La fin de la vie du pasteur fut difficile, entre fatigue et mélancolie ; porté au pinacle en 1964, Martin Luther King est mort critiqué, menacé, isolé, mis à l’écart. A partir de 1965, il commença à exprimer des doutes sur le rôle des Etats-Unis dans la guerre du Viêt Nam. Peu de temps avant sa mort en 1968, il dévoila son ultime projet : la « Campagne des pauvres », qui visait à réclamer au gouvernement une politique résolue de répartition des richesses.

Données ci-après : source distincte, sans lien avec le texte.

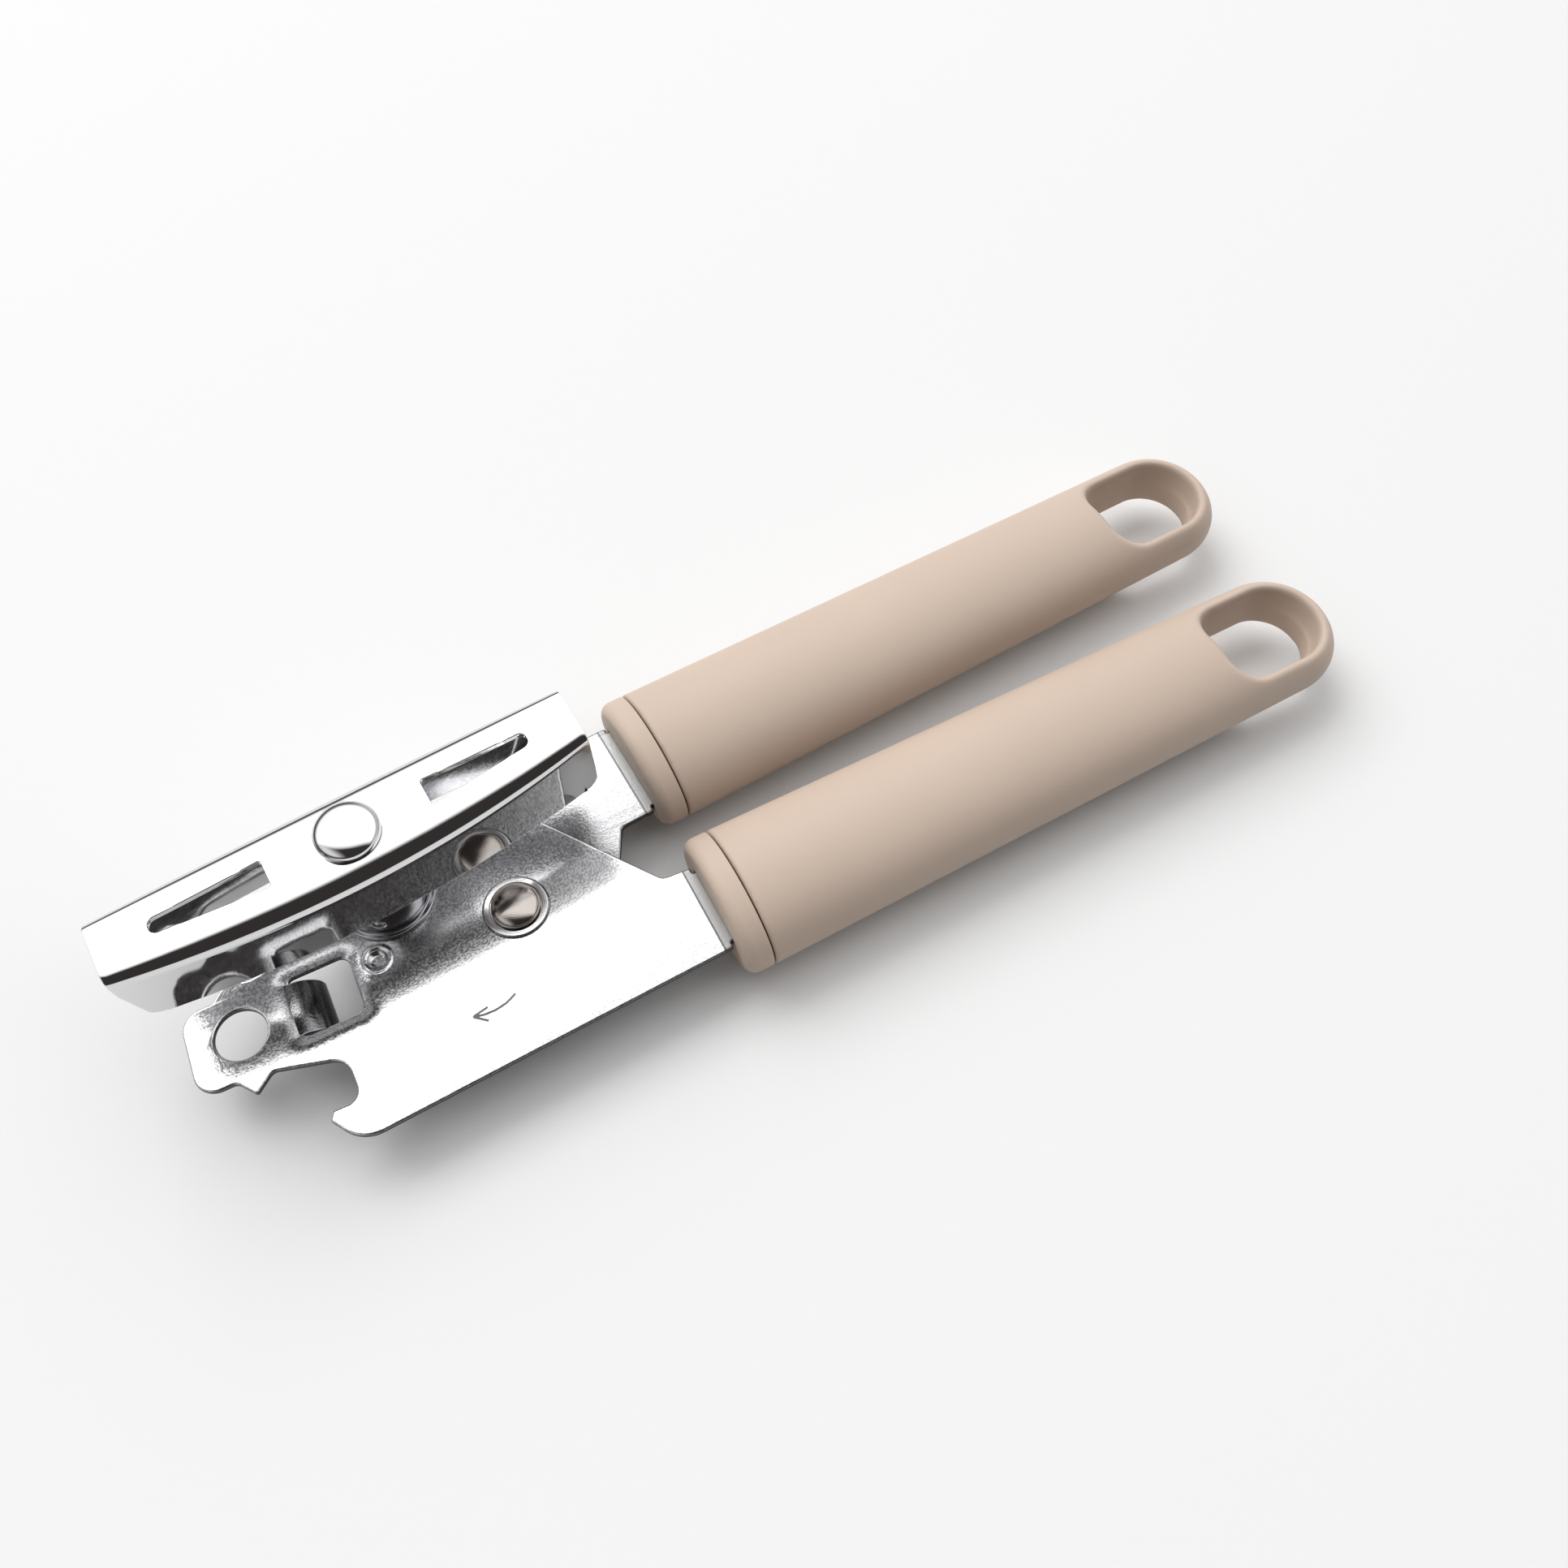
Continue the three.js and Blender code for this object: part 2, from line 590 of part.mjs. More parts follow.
function addHandle(lever, name, handle, plateBottom, plateTop) {
  const group = new THREE.Group();
  group.position.set(handle.x, handle.y, handleMiddle);
  group.rotation.z = degrees(handle.angle);
  const slot = tangSlot(handle, plateBottom, plateTop);
  piece(group, `${name}_cap`, cap().subtract(slot), beige);
  piece(group, `${name}_grip`, grip().subtract(slot), beige);
  lever.add(group);
}

addHandle(lowerLever, 'lower', lowerHandle, frontPlateBottom, frontPlateTop);
addHandle(upperLever, 'upper', upperHandle, rearPlateBottom, rearPlateTop);

export default opener;
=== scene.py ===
import math

import bmesh
import bpy
import numpy as np
from bpy.props import FloatProperty, FloatVectorProperty, IntProperty, PointerProperty
from mathutils import Matrix, Vector


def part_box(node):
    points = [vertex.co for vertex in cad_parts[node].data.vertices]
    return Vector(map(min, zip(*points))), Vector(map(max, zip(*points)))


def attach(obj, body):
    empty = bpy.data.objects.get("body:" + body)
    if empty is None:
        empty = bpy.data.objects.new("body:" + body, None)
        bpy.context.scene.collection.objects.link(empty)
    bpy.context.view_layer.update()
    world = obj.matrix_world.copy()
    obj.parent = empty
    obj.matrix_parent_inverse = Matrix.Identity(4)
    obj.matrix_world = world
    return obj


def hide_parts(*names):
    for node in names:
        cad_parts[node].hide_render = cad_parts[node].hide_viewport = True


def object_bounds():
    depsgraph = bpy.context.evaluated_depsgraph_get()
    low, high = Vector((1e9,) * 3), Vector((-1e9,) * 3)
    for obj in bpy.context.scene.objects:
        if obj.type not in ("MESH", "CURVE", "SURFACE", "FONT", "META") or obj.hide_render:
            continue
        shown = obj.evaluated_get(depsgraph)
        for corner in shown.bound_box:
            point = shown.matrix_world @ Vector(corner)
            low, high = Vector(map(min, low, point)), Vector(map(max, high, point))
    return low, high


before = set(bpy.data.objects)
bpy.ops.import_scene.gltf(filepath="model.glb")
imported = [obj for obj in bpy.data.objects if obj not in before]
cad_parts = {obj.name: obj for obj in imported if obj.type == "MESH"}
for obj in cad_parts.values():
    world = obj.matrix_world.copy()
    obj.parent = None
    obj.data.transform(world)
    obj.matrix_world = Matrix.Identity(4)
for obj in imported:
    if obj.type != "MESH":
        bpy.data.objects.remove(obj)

bl_info = {
    "name": "Can Opener Finishing",
    "version": (1, 0, 0),
    "blender": (4, 5, 0),
    "location": "3D View > Sidebar > Opener",
    "description": "Builds the visible pieces, finishes and studio of a hand can opener",
    "category": "Add Mesh",
}

CAD_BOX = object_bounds()
MM = 0.001
TAU = 2 * math.pi
ON_AXIS = 1e-6        # a turned profile's point nearer to its axis than this is one vertex
CLEARANCE = 0.15      # gap left between assembled pieces, in millimetres

# Plate outlines as (x, y, corner radius) in millimetres, without their tongues.
FRONT_OUTLINE = [
    (22.4, -5.8, 1.8), (3.0, 20.6, 6), (-26.8, 21.6, 9.4), (-28.6, 8.8, 4),
    (-40.8, 7.1, 3), (-43.6, 8.8, 1.6), (-46.2, 6.0, 1.4), (-51.4, 5.9, 3.2),
    (-51.9, -7.7, 3.4), (-46.3, -7.7, 1.4), (-44.1, -10.6, 0.4), (-41.2, -8.3, 1.4),
    (-31.0, -11.3, 3.2), (-30.8, -18.1, 2.0), (-35.0, -17.9, 0.3), (-35.8, -19.2, 0.4),
    (-32.6, -24.1, 5.5),
]
REAR_OUTLINE = [
    (11.0, 24.0, 6), (3.0, 11.2, 6), (-8.6, 10.2, 7), (-11.0, 1.0, 3),
    (-22.6, 1.0, 5.0), (-22.6, -9.2, 5.0), (12.6, -9.4, 7), (20.5, 6.2, 0.8),
]
GUIDE_WINDOW = [(-35.9, -5.2, 1.5), (-26.1, -5.2, 1.5), (-26.1, 4.5, 1.5), (-35.9, 4.5, 1.5)]
HANGING_HOLE = (-43.8, -0.7, 3.9)
PIVOT_SHANK = 2.5
STOP_DENT = (-22.0, 1.6, 1.7)
LOWER_HANDLE = (27.5, -13.7, math.radians(1.4), 7.65)     # x, y, angle, half width of the tongue
UPPER_HANDLE = (26.2, 15.9, math.radians(3.5), 9.2)
ARROW_STROKES = [
    [(-5.2, -13.2), (-7.0, -14.0), (-8.8, -14.3), (-10.6, -14.2), (-12.2, -13.8)],
    [(-12.2, -13.8), (-9.7, -13.3)],
    [(-12.2, -13.8), (-10.3, -15.4)],
]


# ---------------------------------------------------------------- user settings
class PlateSettings(bpy.types.PropertyGroup):
    """Sizes of the two sheet-metal plates, in millimetres unless a unit is shown."""

    edge_round: FloatProperty(
        name="Edge rounding", description="Radius of the die-rolled edges (mm)",
        default=0.4, min=0.05, max=0.55)
    arrow_width: FloatProperty(
        name="Arrow width", description="Width of the engraved arrow's line (mm)",
        default=0.48, min=0.1, max=0.8)
    tang_length: FloatProperty(
        name="Tang length", description="Part of a tongue inside its handle (mm)",
        default=18.0, min=5, max=30)
    shoulder: FloatProperty(
        name="Tang shoulder", description="Step from tongue to tang, each side (mm)",
        default=1.0, min=0.2, max=3)
    window_dish: FloatProperty(
        name="Window dish", description="Depth the face is dished at the guide window (mm)",
        default=0.6, min=0, max=0.8)
    dent_dish: FloatProperty(
        name="Dent dish", description="Depth the face is dished round the dent (mm)",
        default=0.35, min=0, max=0.8)
    dent_lip: FloatProperty(
        name="Dent lip", description="Height of the raised lip round the dent (mm)",
        default=0.22, min=0, max=0.4)
    guide_bend: FloatProperty(
        name="Rim guide bend", description="Outer radius of the guide tab's bend (mm)",
        default=4.9, min=2, max=8)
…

Il ne pourra assister au point d’orgue de son militantisme, la marche des pauvres du pays — bien moins médiatisée que celle de 1963 — sur Washington. C’est Lyndon Johnson qui rendra à King son ultime hommage en parachevant le Civil Rights Act de 1964, en faisant voter une loi contre la discrimination au logement, le Fair Housing Act.

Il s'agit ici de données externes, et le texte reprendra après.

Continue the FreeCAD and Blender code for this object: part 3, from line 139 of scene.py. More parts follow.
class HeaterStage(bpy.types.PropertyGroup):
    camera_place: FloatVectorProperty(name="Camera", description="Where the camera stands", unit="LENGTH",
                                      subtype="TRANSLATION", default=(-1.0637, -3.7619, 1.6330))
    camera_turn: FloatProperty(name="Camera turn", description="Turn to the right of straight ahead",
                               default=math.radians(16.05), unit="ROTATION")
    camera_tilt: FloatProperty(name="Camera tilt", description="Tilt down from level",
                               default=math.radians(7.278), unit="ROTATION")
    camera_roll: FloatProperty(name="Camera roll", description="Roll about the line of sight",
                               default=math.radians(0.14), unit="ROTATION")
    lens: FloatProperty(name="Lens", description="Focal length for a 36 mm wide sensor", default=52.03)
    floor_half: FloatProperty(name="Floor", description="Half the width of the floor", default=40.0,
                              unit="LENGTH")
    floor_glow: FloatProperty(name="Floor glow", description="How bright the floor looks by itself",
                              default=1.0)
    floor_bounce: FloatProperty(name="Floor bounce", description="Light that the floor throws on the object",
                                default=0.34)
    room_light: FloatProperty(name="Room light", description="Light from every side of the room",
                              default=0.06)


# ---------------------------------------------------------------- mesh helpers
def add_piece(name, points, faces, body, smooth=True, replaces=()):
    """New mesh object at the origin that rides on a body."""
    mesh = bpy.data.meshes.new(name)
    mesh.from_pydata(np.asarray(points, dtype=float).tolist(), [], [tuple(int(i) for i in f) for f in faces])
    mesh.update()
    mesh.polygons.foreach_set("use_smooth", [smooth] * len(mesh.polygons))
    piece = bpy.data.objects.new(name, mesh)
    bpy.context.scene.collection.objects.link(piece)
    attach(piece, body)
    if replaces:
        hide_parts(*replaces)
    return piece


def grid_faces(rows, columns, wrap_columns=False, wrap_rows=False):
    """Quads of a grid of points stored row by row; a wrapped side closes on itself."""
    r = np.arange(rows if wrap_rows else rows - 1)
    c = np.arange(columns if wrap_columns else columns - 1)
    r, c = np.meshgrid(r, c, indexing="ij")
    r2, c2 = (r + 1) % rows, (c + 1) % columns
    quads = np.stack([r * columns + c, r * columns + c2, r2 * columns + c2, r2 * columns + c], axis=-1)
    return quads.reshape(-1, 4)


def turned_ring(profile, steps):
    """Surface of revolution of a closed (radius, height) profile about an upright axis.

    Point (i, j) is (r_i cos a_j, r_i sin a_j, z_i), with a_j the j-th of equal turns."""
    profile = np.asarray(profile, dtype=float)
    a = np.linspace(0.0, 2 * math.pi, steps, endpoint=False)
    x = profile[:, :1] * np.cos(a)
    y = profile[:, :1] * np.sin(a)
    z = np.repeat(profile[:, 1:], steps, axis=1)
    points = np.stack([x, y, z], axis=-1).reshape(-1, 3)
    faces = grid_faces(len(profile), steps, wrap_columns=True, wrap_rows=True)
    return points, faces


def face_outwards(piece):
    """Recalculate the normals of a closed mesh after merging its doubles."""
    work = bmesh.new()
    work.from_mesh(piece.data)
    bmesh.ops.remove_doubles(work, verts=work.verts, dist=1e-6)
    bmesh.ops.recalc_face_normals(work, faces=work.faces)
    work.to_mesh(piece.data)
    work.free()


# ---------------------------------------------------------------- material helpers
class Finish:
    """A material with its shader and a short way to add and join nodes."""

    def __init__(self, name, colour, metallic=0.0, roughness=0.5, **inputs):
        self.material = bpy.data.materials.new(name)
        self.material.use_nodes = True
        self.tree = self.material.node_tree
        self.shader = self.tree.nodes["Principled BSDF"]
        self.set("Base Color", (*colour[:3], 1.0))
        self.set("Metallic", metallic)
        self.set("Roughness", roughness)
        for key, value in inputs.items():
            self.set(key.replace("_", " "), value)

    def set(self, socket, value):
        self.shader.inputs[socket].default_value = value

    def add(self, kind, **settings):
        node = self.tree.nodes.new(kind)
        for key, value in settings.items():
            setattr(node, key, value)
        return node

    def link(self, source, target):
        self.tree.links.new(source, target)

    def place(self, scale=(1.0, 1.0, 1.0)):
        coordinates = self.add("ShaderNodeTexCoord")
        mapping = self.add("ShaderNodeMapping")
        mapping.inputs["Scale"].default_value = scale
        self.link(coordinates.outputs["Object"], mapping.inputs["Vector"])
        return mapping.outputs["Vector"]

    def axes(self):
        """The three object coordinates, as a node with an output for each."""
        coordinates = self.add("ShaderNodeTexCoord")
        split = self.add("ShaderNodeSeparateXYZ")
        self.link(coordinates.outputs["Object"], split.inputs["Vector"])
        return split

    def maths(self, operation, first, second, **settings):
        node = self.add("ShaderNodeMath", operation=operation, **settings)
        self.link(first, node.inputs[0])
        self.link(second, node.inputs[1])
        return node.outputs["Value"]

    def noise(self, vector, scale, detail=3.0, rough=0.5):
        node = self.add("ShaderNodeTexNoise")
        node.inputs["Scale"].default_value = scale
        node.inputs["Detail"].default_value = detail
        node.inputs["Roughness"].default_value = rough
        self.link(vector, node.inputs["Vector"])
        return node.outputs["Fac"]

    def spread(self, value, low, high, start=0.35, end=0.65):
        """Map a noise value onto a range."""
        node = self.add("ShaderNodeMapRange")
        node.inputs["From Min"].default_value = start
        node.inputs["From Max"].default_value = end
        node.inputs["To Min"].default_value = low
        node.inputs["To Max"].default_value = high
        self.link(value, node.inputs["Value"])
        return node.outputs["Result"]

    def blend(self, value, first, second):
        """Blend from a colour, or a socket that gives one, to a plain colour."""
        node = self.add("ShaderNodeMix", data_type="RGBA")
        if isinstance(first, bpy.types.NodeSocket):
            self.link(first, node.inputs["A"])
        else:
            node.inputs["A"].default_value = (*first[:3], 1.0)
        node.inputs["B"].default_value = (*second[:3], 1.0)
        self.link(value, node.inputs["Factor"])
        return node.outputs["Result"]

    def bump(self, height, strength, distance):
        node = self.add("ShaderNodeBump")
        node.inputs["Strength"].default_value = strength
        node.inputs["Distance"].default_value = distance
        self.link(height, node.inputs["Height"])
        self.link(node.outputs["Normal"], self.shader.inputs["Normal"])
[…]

Sylvie Laurent souligne que les lois finalement votées par Johnson ne sont pas le fruit d’un seul homme mais bel et bien du mouvement et de la mobilisation de toute sa génération et de plusieurs générations passées. Elle permet à son lecteur de réaliser notamment l’importance des prédécesseurs de King, socialistes et communistes, ainsi que le rôle clé joué par les dissidents du Student Nonviolent Coordinating Committee (SNCC), sans lesquels il n’y aurait pas eu de révolution.

Ouvrage très bien ficelé et extrêmement bien documenté, Martin Luther King : une biographie intellectuelle et politique appuie sur la nécessité et l’impérativité de l’émancipation de tous les opprimés, de la lutte contre les inégalités et rappelle que « la démocratie réelle, égalitaire et sociale réclamée par King est toujours un projet lointain, sans doute inatteignable, et [que] l’élection d’un président noir, preuve du chemin parcouru, ne modère en rien le constat de l’ampleur de la route qu’il reste à parcourir. » [322] Au-delà de la question américaine, au-delà de la question noire, il ressort de cet ouvrage que notre société doit, même dans un contexte postcolonial, continuer de réfléchir aux moyens et aux méthodes les plus à même d’atteindre la justice sociale.